As a general rule, the determination of whether an interpreter is warranted in a particular case is within the sound discretion of the [trial] court. The discretion of the trial court, however, is to determine the factual question of whether an interpreter is needed; a trial court does not have discretion to decide whether a defendant who needs an interpreter has a legal entitlement to one.
Thus, where the court is put on notice that a defendant has difficulty understanding or speaking the English language, it must make unmistakably clear to him that he has a right to have a competent translator assist him, at state expense if need be. Where, on the other hand, no request for an interpreter has been made and the defendant appears to comprehend the nature of the proceedings and the charges against him, the trial court does not abuse its discretion by proceeding without appointing an interpreter.

Commonwealth v. Wallace, 433 Pa.Super. 518, 641 A.2d 321, 324 (1994) (citations and quotation marks omitted); see also 42 Pa. C.S.A. § 4412, Appointment of interpreter.

¶ 17 Appellant correctly points out that he advised the trial court at the March 7, 2008 hearing that he did not speak or read English. N.T. Hearing, 3/7/08, at 5, 7. The trial court did ask the prosecutor whether an interpreter was available, although that question was not directly answered. Id. at 6. Nevertheless, Appellant responded in English to questions posed to him during that hearing, and counsel for Appellant explained that while Appellant had "some difficulty with English," counsel had and would explain the right to file a petition for a writ of habeas corpus within 30 days. Id. at 5-6. The trial court also advised Appellant of that right. Id. at 7. As noted, Appellant did timely file such a petition, pro se, on April 7, 2008. It is also significant to observe that when Appellant appeared for the initial hearing on May 9, 2007, he never indicated any difficulty in understanding the proceedings.

¶ 18 At the July 2, 2008 hearing on Appellant's petition for a writ of habeas corpus, neither Appellant nor his counsel gave any indication that Appellant was not able to understand the proceedings. In its opinion addressing its failure to appoint an interpreter, the trial court explained as follows.

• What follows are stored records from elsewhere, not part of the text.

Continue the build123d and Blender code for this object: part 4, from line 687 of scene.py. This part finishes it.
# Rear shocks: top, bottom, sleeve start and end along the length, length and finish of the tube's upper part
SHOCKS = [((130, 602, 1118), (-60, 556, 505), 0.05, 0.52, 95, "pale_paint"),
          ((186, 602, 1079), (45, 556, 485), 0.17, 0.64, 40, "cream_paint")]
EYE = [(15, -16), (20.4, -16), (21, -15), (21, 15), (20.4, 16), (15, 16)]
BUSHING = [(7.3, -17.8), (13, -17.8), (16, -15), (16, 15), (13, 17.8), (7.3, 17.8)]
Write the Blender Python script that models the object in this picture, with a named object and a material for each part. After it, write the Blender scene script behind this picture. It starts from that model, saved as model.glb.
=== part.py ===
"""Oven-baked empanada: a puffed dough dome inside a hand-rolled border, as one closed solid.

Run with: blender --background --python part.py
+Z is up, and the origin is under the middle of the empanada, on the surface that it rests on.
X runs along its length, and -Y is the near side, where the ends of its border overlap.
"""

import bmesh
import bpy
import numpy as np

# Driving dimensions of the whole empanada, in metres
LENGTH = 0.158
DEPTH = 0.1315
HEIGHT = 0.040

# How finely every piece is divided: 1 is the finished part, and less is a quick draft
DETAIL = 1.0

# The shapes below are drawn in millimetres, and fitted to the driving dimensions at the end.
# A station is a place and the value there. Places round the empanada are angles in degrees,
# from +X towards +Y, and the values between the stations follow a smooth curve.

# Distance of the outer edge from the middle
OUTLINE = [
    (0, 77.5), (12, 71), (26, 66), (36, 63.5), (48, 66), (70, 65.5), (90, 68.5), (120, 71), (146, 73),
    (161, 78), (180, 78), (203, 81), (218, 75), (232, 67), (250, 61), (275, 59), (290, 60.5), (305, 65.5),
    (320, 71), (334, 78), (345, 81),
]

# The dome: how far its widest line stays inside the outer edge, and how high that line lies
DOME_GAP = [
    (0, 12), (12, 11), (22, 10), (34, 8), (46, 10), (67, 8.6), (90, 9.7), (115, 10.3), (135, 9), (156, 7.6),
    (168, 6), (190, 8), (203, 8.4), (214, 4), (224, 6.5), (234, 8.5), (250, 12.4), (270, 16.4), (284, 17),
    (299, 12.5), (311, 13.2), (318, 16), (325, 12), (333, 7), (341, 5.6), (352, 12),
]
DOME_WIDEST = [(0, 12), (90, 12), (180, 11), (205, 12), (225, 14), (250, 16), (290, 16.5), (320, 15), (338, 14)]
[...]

At the hearings on May 9, 2007 and July 2, 2008, [Appellant] did not request an interpreter and the Court had no reason to believe that [Appellant] had difficulty speaking or understanding the English language. At the hearing on May 9, 2007, [Appellant] had no difficulty understanding and responding to the questions asked by the Court, and he had no *512 difficulty conversing with his counsel. Although [Appellant] indicated that he had difficulty understanding the English language at the hearing on March 7, 2008, the Court decided an interpreter was not necessary for this hearing, because the hearing was only for the limited purpose of informing [Appellant] pursuant to the [IAD] that California made a demand for temporary custody, that he is being charged with the crime of murder, that he has a right to counsel, that he has a right to request a final disposition under Article III of the [IAD], and that he has a right to file a petition for writ of habe[a]s corpus within thirty (30) days. * * * * [Appellant's] counsel stated that he had explained the law and the procedure of which [Appellant] was required to be informed. The demeanor and responses made by [Appellant] evidenced an effort to stymie the proceedings, rather than a genuine inability to comprehend the proceedings.

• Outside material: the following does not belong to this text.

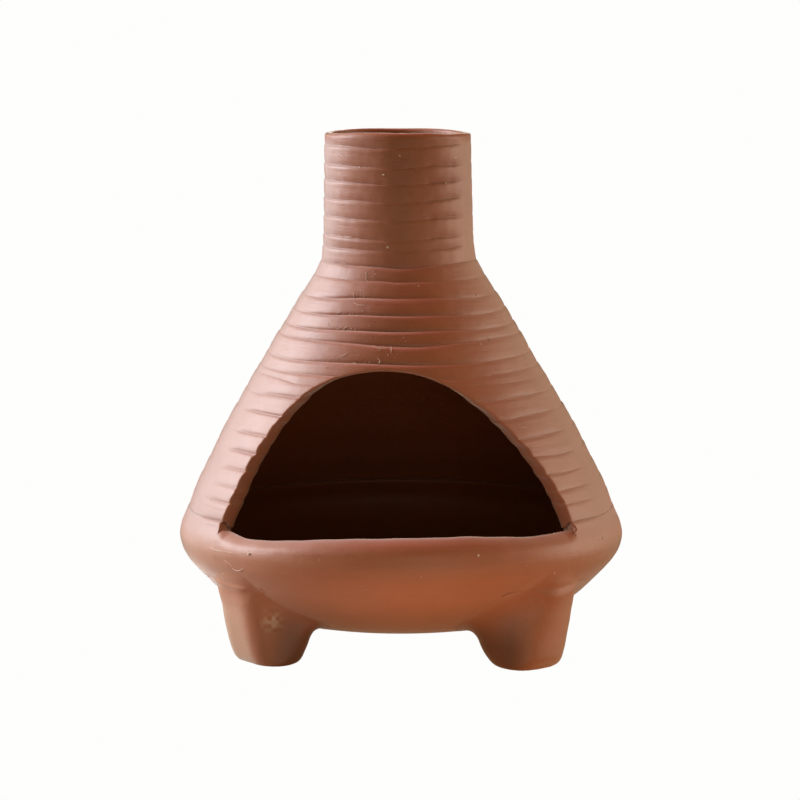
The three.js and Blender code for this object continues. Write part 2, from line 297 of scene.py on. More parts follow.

Trial Court Opinion, 10/6/08, at 4.

¶ 19 Based on the foregoing determinations that Appellant did not request an interpreter and that he did appear to comprehend the nature of the proceedings, which findings are amply supported by the record, we discern no abuse of the trial court's discretion in declining to appoint an interpreter for him. See Wallace, supra.

¶ 20 In conclusion, having found no merit to Appellant's claims on appeal, we must affirm the order denying his petition for writ of habeas corpus.

¶ 21 Order affirmed.

NOTES

[1] The Commonwealth averred that Appellant's minimum sentence would not expire until November 2029 and that his maximum sentence would not expire until November 2054. C.R. at 1. Appellant does not challenge this assertion.

[2] These issues were preserved in Appellant's pro se Rule 1925(b) statement.

[3] The UCEA does provide for a 60-day extension of this time period. 42 Pa.C.S.A. § 9138.

[4] At that time, the UCEA was codified in Pennsylvania at 19 P.S. §§ 191.1-31.